Imagen de uno de mis voluntariados más recientes en Germanetes, con mis compañeras del bachillerato internacional Marta Simón y Alma Sierra, y una chica de un curso menor.
Germanetes es un centro organizado por monjas, donde se acoge a gente mayor que no tiene a donde ir. Una de las maneras más fáciles en la que puedes contribuir y ayudar a facilitarles el trabajo es con el servicio de la cena: llegas justo antes de que los residentes empiezen a cenar, y ayudas a repartir y retirar platos durante la comida, y después los lavas y los vuelves a ordenar en sus respectivos lugares, dejándolo todo listo para el desayuno a la mañana siguiente.
En Germanetes cogen grupos de voluntarios de cuatro personas como máximo, ya que muchas más acabarian molestando más que ayudando. No hay un mínimo, ya que cualquier ayuda es bien recibida, y por eso es poco común que no hayan bajas en los grupos de voluntarios y que se presente todo el mundo.
Este fue el primer voluntariado que lleve a cabo al iniciar el curso, y aunque ya tenía experiencia con otros voluntariados de antemano, ninguno de ellos había involucrado el trato cercano con otras personas, o al menos de una manera tan prolongada. Siempre he favorecido voluntariados en perreras o de recogida de plásticos, y para mi, esto era una experiencia más o menos nueva.
Pero esto me molestaba bien poco; yo iba con ganas de ayudar y dar lo mejor de mí, y confío que en cuanto a voluntariados se trata, eso es lo más relevante.
El voluntariado en sí se hizo muy llevadero: llegué junto a mis dos compañeros, Claudia Martínez y Marc Mola, y registramos nuestra llegada en recepción antes de dirigirnos hacia el comedor. Una vez allí, las monjas a cargo nos instruyeron con infalibilidad: cuando todos tuvimos los delantales puestos, nos turnamos entre recoger o servir platos y lavarlos, y la cena progresó sin percances.

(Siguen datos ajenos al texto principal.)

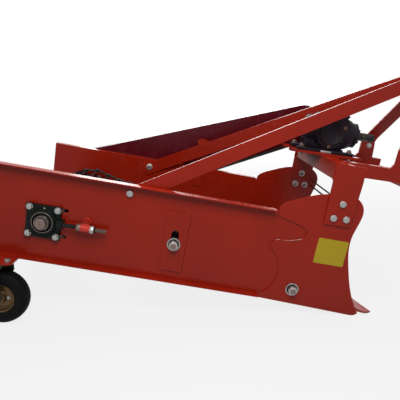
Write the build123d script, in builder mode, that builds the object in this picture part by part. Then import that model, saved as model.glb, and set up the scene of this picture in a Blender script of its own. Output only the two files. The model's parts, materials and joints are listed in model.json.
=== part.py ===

Al llegar la hora de despedirse, se me vino a la cabeza un consejo que me habían dado poco antes del día del voluntariado: una vez este se acabe, no te despidas con un ‘buenas noches’, o un ‘adiós’, sino con un prometedor ‘hasta otro día’. Nunca está de más hacer saber a la gente que confía en el flujo de voluntarios para aliviar su inmensa cantidad de trabajo que lo tuyo no es una visita de un día, sino qué piensas involucrarte en la causa.
Desde entonces, he cumplido con mi promesa, y he regresado varias veces a Germanetes a ayudar a la hora de cenar.
El hacer este voluntariado me ha enseñado la eficiencia que viene de la buena organización (en este caso, en la cocina), y me ha ayudado a sentirme más cercana a la gente mayor de nuestra sociedad, y empatizar con su situación. Muchas veces la gente no se percata de lo solitario que puede ser envejecer solo, sobretodo en una ciudad como Barcelona, donde todo transcurre tan rápidamente, y en la que apenas hay tiempo para que los abuelitos crucen la calle sin ser arrollados por treinta coches.
Servir y conversar con los residentes en Germanetes me hace apreciar el entorno que han logrado crear para ellos, y me gratifica poder ayudarles en todo lo posible.